What shape this legislation will take is unclear at this stage. But Europe’s oil and gas industry is waiting to find out whether the EC’s proposal will simply focus on reporting and monitoring or whether it will put in place binding targets for reducing emissions.

Many in the industry argue that binding targets would be greatly problematic, given the difficulty of quantifying how much methane is emitted into the atmosphere. For instance, quantifying depends greatly on whether a bottom-up approach, involving estimates on the ground of how much methane is escaping, or a top-down approach, involving satellites, is used.

The next issue is whether the regulations will be more performance-based or compliance-oriented. This is to say, will companies receive an incentive for improving monitoring and reducing emissions according to specific targets, or will the regulations be more prescriptive, setting out rules that companies must follow, with less focus on the resulting outcome. Furthermore, companies will want to know what the consequences would be for non-compliance with either the rules or the targets.

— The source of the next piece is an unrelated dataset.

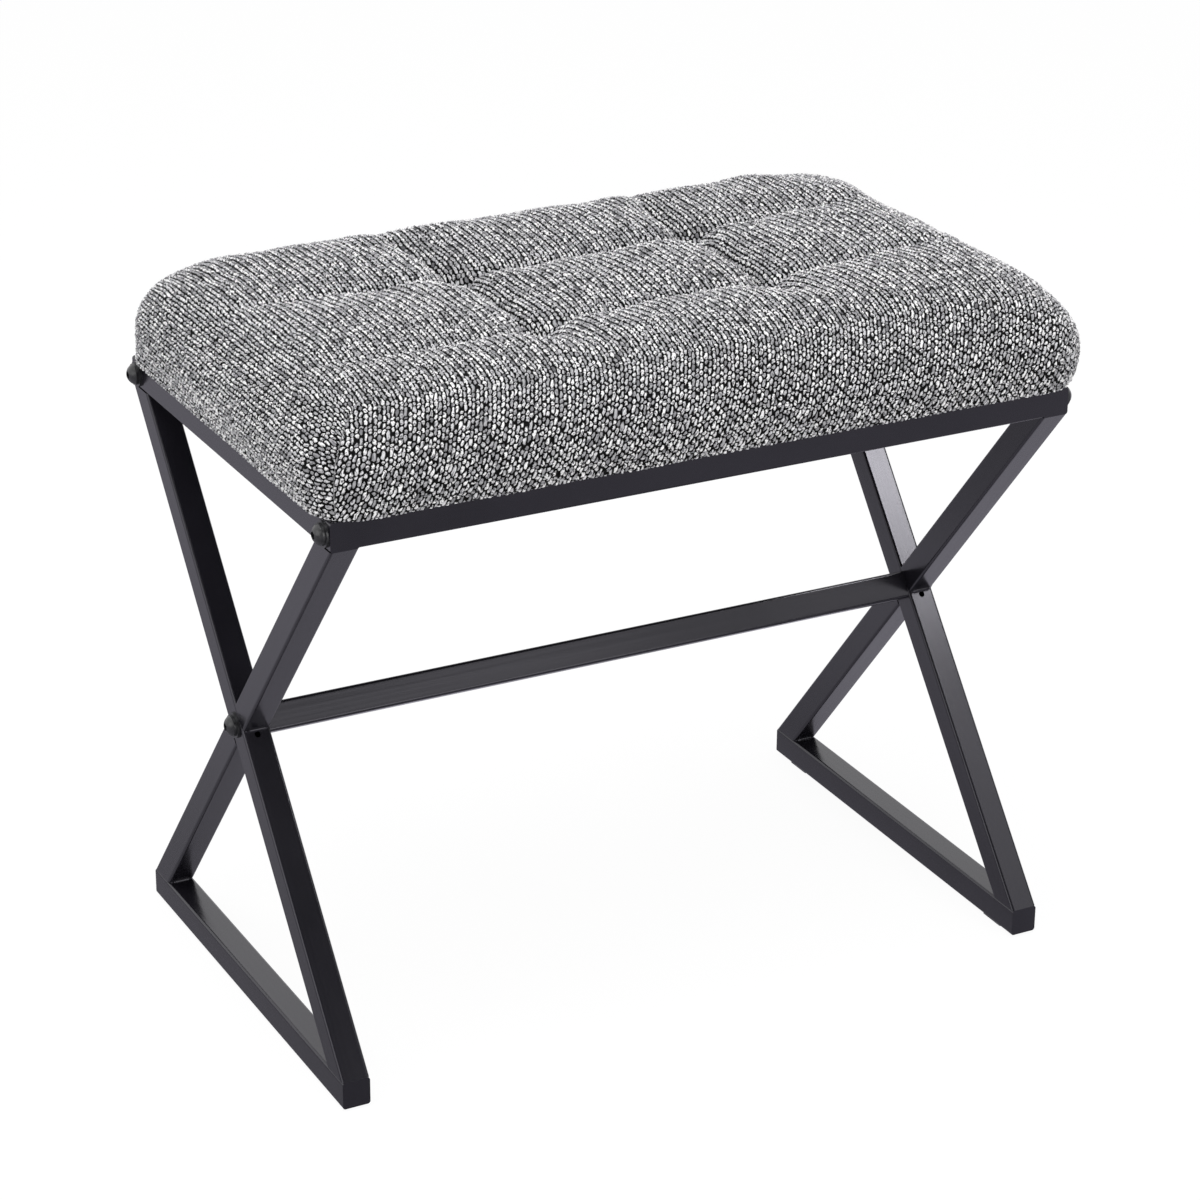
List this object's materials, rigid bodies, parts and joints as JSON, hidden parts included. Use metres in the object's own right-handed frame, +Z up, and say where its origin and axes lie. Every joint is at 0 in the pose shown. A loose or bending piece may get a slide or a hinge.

Companies will also be waiting to hear the EC’s position on what role gas can play in the European Green Deal, once the issue of methane emissions is better addressed. It remains to be seen whether the EC will also put in place regulations for other economic sectors that emit methane such as coal, agriculture and waste.

Another concern is where the cost of reducing emissions will be borne and what subsidies might be available to help companies do so. The argument is frequently made that many reductions can pay for themselves, as the resulting gas that is saved can be sold. But this can be problematic. Companies that bear the cost of addressing emissions may not be the ones that benefit. A pipeline operator, for example, may fix a leak, but does not own the gas that is consequently saved.

The EU is a major gas import market and its dependence on foreign supplies is only anticipated to grow as its indigenous production declines. Another point of uncertainty is how the legislation will address methane emissions from gas produced in third countries such as Russia, Algeria, Nigeria and the US.

 

New gases

The gas industry is also waiting other legislative movements. In autumn, the EC will propose amendments to the 2009 Gas Directive, which covers EU market rules on issues like ownership, unbundling and competition. The EC wants to update the legislation to outline how renewable, synthetic and decarbonised gases will be incorporated into the market.

The EU is looking to have 40 GW of electrolyser capacity up and running by 2030 to produce so-called green hydrogen. The concern is ensure the same fair access and competition in the hydrogen market as there is in the gas market. The EC wants to avoid a situation where there are high barriers to entry for new players wanting to enter the hydrogen market, for example. The question has been raised whether transmission system operators (TSOs) should be allowed to produce hydrogen and operate the networks to transmit it. Some argue they are best placed to make investments in hydrogen production, while others argue this would risk creating monopolies.